I fee really sorry for those unfortunate people onboard. That reminds me that I was a very frequent flier in the 1990s. I have seen very tough moments and at least 3 times I had thought that we are going down bad way. It's real chilling when those moments arrive inside the tube.
Once it happened in Saudi airspace just about 12-15 minuted after taking off from Riyadh's King Faisal airport on way to Mumbai (was called Bombay then). Once while approaching La Gaurdia from Chicago, and once after taking off from Houston, Tx, on way to NY... I still remember how scary it was for most of us on those flights. I have seen what a bad turbulence can do. But those moments were far worse. Once the engines were malfunctioning very badly, and for almost 15 minutes until the plane made an unscheduled stop at Dahran, KSA, and we were not sure what would be happening to us almost 30k feet above the earth.

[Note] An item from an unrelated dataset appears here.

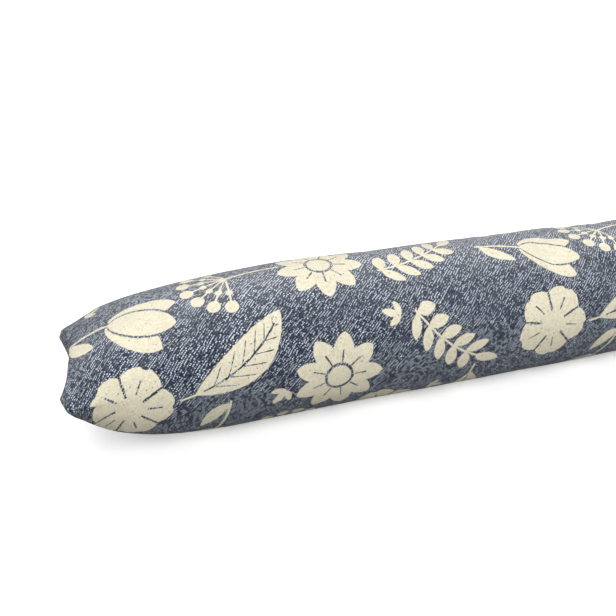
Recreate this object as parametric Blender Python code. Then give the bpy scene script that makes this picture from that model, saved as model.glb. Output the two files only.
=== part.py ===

One other time, our fight was caught inside a closing-in dew point over NY, and LaGaurdia was almost to the point of closing for all incoming outgoing air crafts and flights in next few minutes, and so the pilot brought the aircraft down so fast and because of that fast decline, my ear began aching so much that I almost wanted to put my pen inside them to relieve the huge pressure that was built up inside my ears. Those few minutes were as if the excruciating pain was not going to leave me alive... I almost shoved my pen inside the ears. It happened to me the most because cold was built inside me in Chicago where I was walking a lot in almost -18 temperature (December, around Christmas time, 1994). Those tiniest ice particles (present and accumulated over a month in the cold in Chicago before I returned to NY in Jan 1995) in my oesophagus and mouth, and inside my ears behind the eardrums were trying to suck themselves out of my ears from behind the eardrums due to increasing pressure in the aircraft due to the sharp and very fast decline... Those moments, when you can't do anything else, can't run as far as you can from the approaching disaster are real bad... you now can imagine what happens to the passengers who are still alive when the aircraft is falling like a stone and uncontrolled manner... the pressure built up is enough to show them what pain and hell is like...

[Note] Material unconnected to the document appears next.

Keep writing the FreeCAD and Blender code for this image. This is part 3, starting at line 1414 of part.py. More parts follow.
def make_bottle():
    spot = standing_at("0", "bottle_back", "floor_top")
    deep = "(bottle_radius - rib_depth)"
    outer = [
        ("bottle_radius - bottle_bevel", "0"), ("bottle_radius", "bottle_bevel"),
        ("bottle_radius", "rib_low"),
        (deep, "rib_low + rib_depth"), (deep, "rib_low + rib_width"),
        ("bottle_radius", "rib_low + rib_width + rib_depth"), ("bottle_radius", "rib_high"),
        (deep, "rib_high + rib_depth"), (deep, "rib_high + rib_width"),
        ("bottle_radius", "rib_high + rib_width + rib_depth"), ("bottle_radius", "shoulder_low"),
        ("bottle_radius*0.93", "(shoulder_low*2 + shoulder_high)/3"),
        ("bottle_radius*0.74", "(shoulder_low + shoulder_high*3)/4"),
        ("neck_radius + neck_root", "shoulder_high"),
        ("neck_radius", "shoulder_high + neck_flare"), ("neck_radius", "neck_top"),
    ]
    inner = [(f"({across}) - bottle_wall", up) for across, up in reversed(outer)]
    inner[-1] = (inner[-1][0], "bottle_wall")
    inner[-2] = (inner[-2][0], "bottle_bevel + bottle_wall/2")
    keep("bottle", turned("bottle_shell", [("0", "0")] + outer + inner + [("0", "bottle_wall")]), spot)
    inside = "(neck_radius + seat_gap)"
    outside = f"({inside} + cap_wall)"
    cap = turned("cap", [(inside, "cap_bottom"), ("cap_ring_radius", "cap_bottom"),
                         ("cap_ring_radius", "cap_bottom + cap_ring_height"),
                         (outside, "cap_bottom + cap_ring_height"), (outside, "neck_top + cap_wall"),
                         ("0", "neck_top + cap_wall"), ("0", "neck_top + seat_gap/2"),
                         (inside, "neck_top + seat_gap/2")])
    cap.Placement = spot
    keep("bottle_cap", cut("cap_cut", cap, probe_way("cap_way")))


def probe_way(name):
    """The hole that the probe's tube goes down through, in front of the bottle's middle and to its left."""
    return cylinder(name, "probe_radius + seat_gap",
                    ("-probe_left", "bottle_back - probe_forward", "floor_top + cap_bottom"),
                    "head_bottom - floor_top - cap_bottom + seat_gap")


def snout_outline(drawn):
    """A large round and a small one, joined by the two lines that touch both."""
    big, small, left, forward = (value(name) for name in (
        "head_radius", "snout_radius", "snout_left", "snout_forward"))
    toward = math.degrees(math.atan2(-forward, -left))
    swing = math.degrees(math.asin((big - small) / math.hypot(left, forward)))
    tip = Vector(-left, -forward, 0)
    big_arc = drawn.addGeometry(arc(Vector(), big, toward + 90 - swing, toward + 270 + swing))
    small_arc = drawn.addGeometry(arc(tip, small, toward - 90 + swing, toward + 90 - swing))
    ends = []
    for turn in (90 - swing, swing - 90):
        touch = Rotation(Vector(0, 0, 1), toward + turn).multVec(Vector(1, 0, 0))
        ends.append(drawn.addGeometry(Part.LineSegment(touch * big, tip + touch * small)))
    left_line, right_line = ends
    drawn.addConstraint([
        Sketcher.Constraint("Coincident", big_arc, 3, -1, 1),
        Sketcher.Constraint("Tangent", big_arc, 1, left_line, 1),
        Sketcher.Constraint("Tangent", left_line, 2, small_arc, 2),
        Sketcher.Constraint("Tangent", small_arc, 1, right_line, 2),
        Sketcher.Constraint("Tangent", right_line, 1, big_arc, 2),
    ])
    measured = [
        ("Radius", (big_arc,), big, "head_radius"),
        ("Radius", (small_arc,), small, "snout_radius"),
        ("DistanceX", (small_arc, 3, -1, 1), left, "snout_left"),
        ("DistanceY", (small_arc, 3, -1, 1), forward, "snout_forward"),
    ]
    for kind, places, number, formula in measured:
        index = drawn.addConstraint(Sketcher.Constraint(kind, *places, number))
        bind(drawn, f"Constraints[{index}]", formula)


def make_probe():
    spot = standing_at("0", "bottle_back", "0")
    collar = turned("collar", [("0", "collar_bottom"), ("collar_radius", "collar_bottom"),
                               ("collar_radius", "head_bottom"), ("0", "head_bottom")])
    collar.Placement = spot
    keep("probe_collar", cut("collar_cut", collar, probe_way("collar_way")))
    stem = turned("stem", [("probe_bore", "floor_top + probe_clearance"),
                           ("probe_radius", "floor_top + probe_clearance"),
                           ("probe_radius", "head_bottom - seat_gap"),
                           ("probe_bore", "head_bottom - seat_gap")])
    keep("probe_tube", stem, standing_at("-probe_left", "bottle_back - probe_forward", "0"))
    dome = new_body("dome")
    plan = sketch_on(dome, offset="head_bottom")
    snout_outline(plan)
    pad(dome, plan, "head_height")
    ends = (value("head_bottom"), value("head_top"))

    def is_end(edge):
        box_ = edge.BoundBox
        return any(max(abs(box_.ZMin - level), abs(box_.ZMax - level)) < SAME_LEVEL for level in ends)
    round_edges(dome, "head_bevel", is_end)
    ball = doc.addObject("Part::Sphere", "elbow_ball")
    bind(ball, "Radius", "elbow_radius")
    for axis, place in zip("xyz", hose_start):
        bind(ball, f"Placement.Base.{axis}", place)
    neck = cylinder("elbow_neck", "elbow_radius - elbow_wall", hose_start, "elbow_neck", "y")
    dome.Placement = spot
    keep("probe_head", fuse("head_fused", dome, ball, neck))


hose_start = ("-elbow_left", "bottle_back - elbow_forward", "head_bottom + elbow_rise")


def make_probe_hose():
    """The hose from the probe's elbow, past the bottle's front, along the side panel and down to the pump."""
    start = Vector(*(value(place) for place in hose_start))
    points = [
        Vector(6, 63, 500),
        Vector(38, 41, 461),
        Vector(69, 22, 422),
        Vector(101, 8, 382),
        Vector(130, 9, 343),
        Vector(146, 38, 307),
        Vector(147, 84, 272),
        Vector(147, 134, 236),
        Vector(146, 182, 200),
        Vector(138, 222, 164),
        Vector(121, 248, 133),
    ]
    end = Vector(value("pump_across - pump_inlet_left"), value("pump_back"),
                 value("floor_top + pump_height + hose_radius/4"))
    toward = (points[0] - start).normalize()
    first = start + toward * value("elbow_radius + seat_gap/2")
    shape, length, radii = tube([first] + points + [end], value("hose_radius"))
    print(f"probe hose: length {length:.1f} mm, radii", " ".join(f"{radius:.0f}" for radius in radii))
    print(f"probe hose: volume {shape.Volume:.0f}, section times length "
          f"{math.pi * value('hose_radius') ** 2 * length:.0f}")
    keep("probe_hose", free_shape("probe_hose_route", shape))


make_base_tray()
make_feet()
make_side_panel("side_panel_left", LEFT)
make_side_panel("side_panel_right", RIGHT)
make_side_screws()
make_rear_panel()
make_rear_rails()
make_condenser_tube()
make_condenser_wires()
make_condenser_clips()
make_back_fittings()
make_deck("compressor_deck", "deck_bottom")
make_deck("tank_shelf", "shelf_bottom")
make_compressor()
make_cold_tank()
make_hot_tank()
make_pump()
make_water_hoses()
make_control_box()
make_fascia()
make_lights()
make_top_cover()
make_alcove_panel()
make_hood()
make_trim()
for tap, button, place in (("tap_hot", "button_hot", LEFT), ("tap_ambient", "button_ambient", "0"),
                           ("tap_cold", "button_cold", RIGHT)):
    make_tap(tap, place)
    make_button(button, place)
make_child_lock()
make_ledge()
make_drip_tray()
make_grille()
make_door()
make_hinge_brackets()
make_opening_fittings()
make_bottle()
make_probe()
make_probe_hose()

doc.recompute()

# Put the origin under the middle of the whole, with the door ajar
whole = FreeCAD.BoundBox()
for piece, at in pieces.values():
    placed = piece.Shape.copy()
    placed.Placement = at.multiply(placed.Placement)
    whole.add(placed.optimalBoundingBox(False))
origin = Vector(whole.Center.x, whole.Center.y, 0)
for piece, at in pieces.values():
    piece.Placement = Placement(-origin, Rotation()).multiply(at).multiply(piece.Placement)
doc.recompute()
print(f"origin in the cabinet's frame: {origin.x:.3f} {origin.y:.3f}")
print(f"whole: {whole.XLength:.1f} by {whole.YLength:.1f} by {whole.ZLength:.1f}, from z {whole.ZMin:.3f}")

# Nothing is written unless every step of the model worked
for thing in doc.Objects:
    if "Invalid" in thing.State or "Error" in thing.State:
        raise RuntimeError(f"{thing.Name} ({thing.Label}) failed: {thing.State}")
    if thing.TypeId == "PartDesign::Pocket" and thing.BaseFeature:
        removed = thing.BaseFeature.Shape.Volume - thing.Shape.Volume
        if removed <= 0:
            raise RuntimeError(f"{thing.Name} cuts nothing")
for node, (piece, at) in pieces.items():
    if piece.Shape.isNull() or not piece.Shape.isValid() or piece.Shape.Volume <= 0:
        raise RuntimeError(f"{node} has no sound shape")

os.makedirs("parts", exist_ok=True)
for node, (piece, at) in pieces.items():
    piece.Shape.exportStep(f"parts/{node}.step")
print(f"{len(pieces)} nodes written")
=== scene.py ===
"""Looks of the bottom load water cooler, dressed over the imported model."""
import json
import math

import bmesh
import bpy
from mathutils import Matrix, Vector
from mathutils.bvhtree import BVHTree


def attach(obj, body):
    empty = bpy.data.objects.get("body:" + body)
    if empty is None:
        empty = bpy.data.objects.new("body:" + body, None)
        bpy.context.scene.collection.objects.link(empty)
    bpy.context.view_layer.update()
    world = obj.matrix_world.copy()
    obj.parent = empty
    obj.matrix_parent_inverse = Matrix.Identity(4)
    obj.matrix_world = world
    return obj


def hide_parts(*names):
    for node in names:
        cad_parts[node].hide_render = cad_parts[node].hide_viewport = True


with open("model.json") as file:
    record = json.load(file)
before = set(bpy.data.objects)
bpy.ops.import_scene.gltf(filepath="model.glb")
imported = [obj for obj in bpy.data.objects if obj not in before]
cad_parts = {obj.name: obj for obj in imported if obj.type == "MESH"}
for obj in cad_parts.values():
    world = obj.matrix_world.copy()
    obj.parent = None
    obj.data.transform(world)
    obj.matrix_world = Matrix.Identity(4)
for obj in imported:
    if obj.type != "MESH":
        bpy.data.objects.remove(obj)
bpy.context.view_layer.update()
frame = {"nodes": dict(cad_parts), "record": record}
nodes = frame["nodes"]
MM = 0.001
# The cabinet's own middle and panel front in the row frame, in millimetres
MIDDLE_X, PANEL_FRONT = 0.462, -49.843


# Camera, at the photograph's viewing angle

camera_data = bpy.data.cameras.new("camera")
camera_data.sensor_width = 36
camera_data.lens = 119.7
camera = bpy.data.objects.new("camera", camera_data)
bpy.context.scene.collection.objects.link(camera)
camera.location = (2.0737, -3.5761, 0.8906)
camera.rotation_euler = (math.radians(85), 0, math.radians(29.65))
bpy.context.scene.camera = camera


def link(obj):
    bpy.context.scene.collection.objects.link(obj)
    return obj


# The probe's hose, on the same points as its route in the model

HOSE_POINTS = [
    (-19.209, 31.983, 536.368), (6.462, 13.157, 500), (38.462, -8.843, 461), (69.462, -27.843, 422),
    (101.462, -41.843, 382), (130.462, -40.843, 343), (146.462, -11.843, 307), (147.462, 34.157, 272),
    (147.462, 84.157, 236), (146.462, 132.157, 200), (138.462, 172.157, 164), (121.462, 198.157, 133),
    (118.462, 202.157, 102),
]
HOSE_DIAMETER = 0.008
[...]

When I narrate this to my friends, many say that they will take me with them when they are flying -- because I always survive if those things happen. But then I tell them not to crack jokes... they should be careful and very serious about what they say about such things which are not jokes. High up there, you are real helpless...
God give those departed souls your warmest hugs... they need that after the worst experience before they lost their lives. Those last moments must have been like hell... Very Sorry.